The Correlation Between Marketing and Financial Performance
The research underscores a strong link between marketing spend and tangible growth metrics across deposits, loans, and overall revenues.
The highest-spending tier—credit unions with assets above $5 billion—recorded a median deposit growth rate of 6.1%. The $500M–$4.9B group grew deposits by 4.9%, and the $100M–$499.9M tier achieved 4.1% growth. Meanwhile, the smallest credit unions under $100 million (where marketing spend flatlined) saw deposit growth of just 1.2%.
A similar trend emerged in lending. Credit unions under $100 million saw their median loan balances contract by 0.9%. Conversely, mid-sized and large institutions grew their loan portfolios by 3% to 4.4%, leveraging digital and traditional acquisition funnels to capture borrowing demand.
Revenue growth aligned with the same pattern. Institutions with over $500 million in assets expanded their revenues by roughly 10.6% to 10.9%. Mid-tier credit unions saw 9.2% revenue growth, while the smallest players achieved just 5.0% growth.

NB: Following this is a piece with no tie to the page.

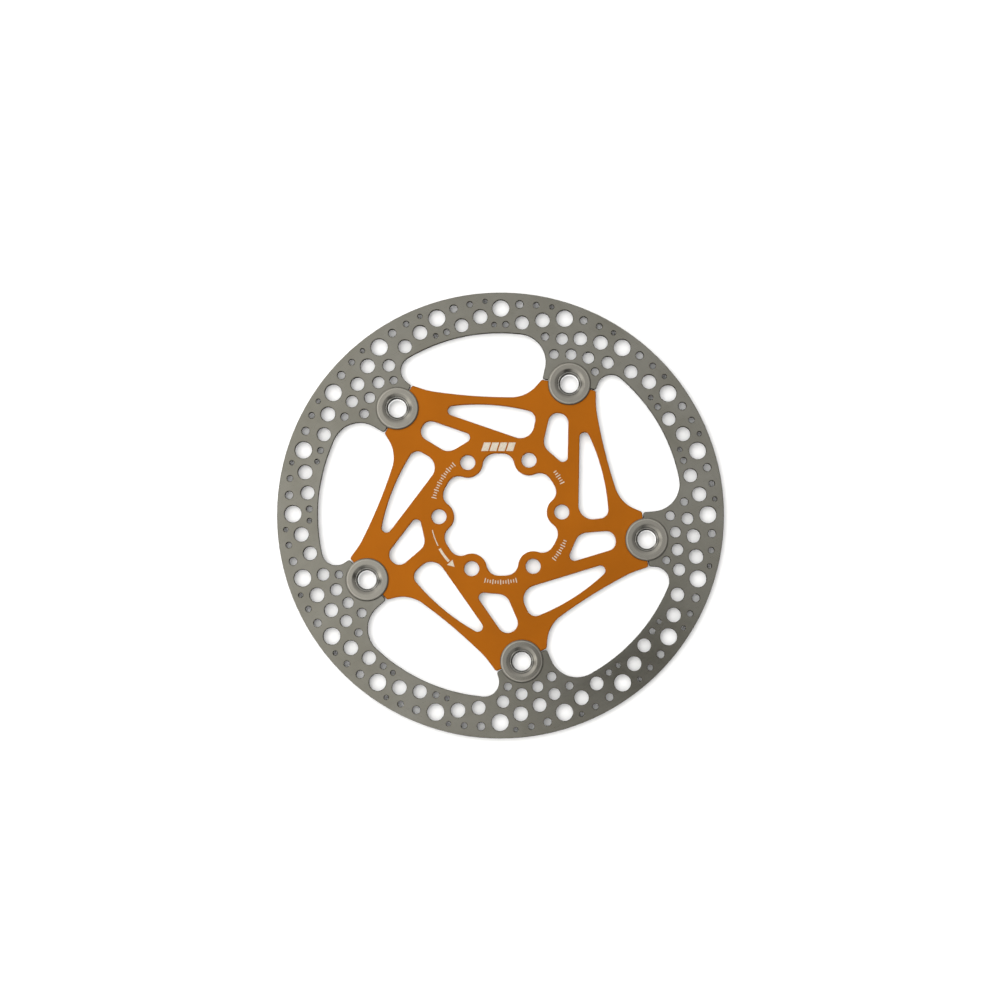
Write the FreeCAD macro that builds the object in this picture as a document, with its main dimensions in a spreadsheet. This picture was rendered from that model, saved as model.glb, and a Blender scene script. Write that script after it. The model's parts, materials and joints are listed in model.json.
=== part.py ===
import FreeCAD
import Part

import math
import os

import Sketcher

# A floating disc brake rotor for a bicycle hub with six bolts.
#
# A drilled steel braking ring hangs on an aluminium carrier at five stations. At each station
# ring and carrier meet on a slanted split with a round notch in both edges, and a hollow
# button fills the notch. A tubular rivet clamps the button to a backing washer, and a wave
# washer between that washer and the plates keeps them from rattling.
#
# Frame: the wheel's axis is Y, the front of the rotor faces -Y and the hub sits on the +Y side.
# The origin is the centre of the six bolt holes, on the face that rests against the hub.
# Each plate is drawn with its first station straight up (+Z), then turned by "clocking".

SIZES = {
    # braking ring
    "ring_diameter": 160.0,
    "ring_thickness": 1.8,
    # carrier
    "carrier_thickness": 2.0,
    "hub_pad_radius": 27.5,
    "hub_pad_height": 0.2,
    "centre_opening_radius": 22.0,
    "bolt_boss_radius": 5.4,
    "bolt_boss_root_radius": 4.3,
    "bolt_circle_radius": 22.0,
    "bolt_hole_radius": 2.7,
    "bolt_count": 6,
    # stations where ring and carrier meet
    "station_count": 5,
    "station_radius": 53.1,
    "clocking": 27.8,
    "notch_radius": 4.55,
    "edge_break": 0.15,
    # button
    "flange_radius": 7.7,
    "flange_thickness": 0.9,
    "flange_rim_round": 0.7,
    "flange_clearance": 0.05,
    "barrel_radius": 4.5,
    "button_bore_radius": 3.9,
    # funnel in the front of the button, which the rivet's flare carries on inwards
    "funnel_radius": 5.4,
    "funnel_slope": 20.0,
    "funnel_seam_radius": 4.2,
    "funnel_throat_round": 0.9,
    # tubular rivet
    "rivet_radius": 3.85,
    "rivet_bore_radius": 3.25,
    "rivet_seat_gap": 0.03,
    "rivet_flare_edge": 0.2,
    "rivet_rear_lip_radius": 5.1,
    "rivet_rear_lip_height": 0.35,
    "rivet_rear_lip_edge": 0.12,
    "rivet_rear_flat_radius": 4.3,
    "rivet_rear_mouth_radius": 3.9,
    # washers
    "backing_washer_radius": 7.2,
    "backing_washer_thickness": 0.5,
    "wave_washer_radius": 6.9,
    "wave_washer_bore_radius": 4.7,
    "wave_washer_thickness": 0.25,
    "wave_washer_clearance": 0.02,
    "wave_washer_room": 0.5,
    "wave_count": 3,
    "wave_points": 8,
    # drillings of the ring
    "chain_count": 20,
    "chain_start_angle": -8.3,
    # depth of every cut, well past both faces of either plate
    "through_cut": 20.0,
}

# Two places closer than this, in millimetres, count as one.
CLOSE = 1e-6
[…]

Pre-provision operating profits showed an even starker contrast, with mid-to-large institutions posting a median profit growth of 21.8%, compared to just 0.3% for the under-$100 million tier.
The Marketing Efficiency Paradox
While larger budgets drive absolute growth, the productivity of each dollar spent yields an intriguing trend: smaller credit unions generate higher revenue per dollar of marketing spend.
The median institution under $100 million generates $69.83 in revenue for every dollar of marketing spend. This metric steadily drops as size increases: $44.33 for the $100M–$499.9M tier, $39.49 for the $500M–$4.9B tier, and $37.90 for institutions over $5 billion.
This inverse relationship highlights the changing nature of marketing at scale:
- Hyper-Local Advantage: Small credit unions rely heavily on organic community presence, word-of-mouth referrals, and hyper-local brand awareness where consumer trust is already established.
- Mass-Market Cost: Large institutions must compete across expansive, highly competitive geographic and digital markets. They invest heavily in broad brand-building activities, media sponsorships, and paid digital channels where the ROI is long-term and harder to isolate in immediate revenue calculations.
The Future: Marketing as a Core Growth Engine
The findings reinforce a fundamental shift: marketing is no longer just a support function for designing brochures or managing community events. It is a critical driver of member acquisition and long-term franchise valuation.
The credit unions experiencing the most robust growth are not necessarily those with the lowest operating overhead, but those proactively investing to capture consumer mindshare. While marketing budgets represent just one piece of an institution’s overall success—with geographic location, member demographics, and product offerings also playing massive roles—executives must carefully evaluate whether their current marketing investments are sufficient to meet their long-term growth objectives.